The Sierra Club intends to intervene in the Nuclear Regulatory Commission’s technical review of Holtec International’s application for a consolidated interim storage facility for spent nuclear reactor fuel, an attorney representing the environmental organization said Monday.
The intervention request would be filed when the regulatory agency releases its schedule for that process, Wallace Taylor, of Cedar Rapids, Iowa, told Weapons Complex Morning Briefing.
New Jersey-based Holtec in March 2017 filed its application for a facility that could eventually hold up to 120,000 metric tons of used fuel now kept on-site at nuclear power plants around the nation. The initially licensed part of the facility would cover 8,680 metric tons of waste.
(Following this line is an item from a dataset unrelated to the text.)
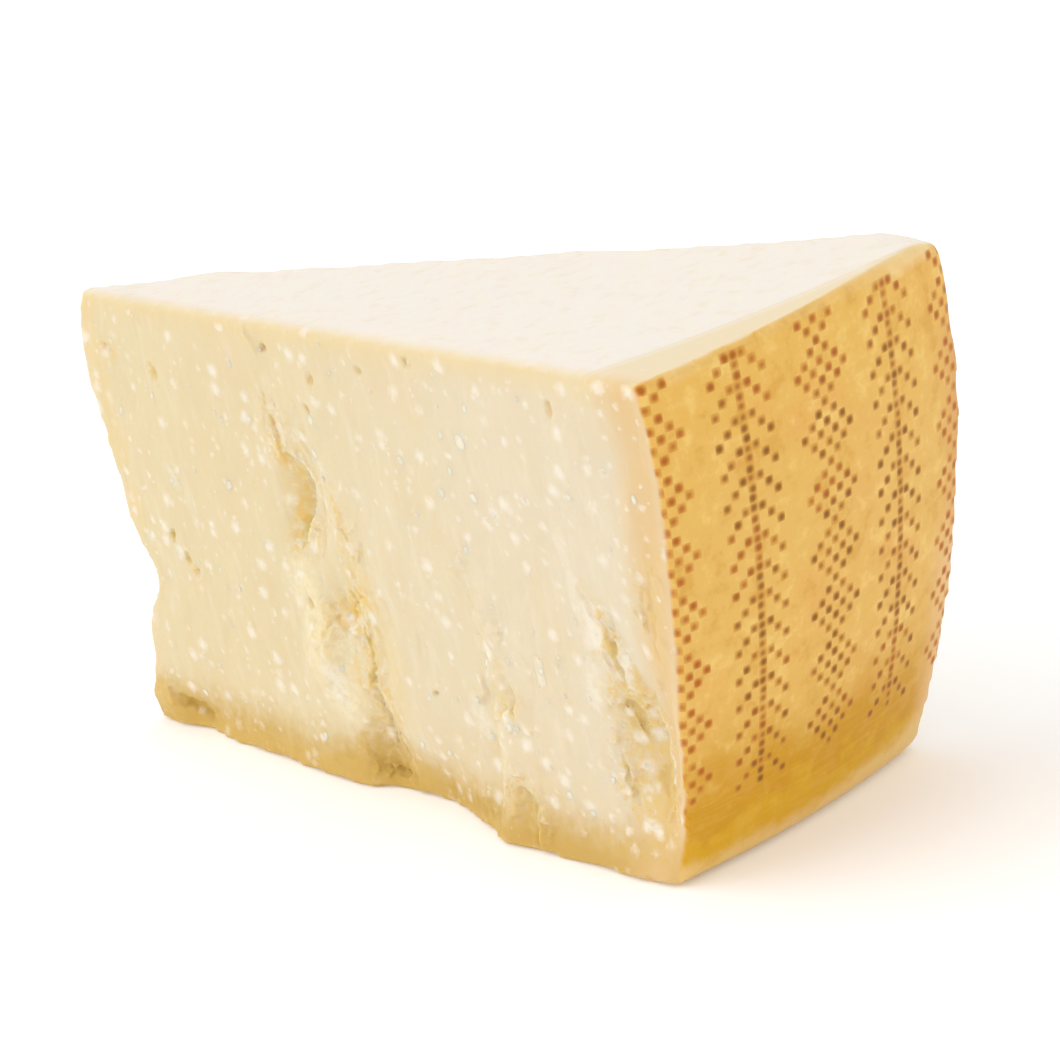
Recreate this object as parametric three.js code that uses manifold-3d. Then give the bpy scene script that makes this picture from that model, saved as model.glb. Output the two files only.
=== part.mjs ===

The NRC in February completed its acceptance review of the application and has moved into the full technical review covering environmental, safety, and security matters. It expects to complete its evaluation by July 2020.
Authorization to intervene in the proceeding would enable the Sierra Club to present witnesses and information addressing its concerns about the Holtec project, Taylor said. Those include the hydrology and geology of the planned Lea County site in southeastern New Mexico and whether it would be safer simply to keep the used fuel on-site at the nuclear plants.
“We think that’s probably the least bad solution, but it needs to be done in a much safer fashion than it has been,” he said.
Taylor said he believes other parties also intend to intervene in the NRC review, but that he did not immediately know who they are.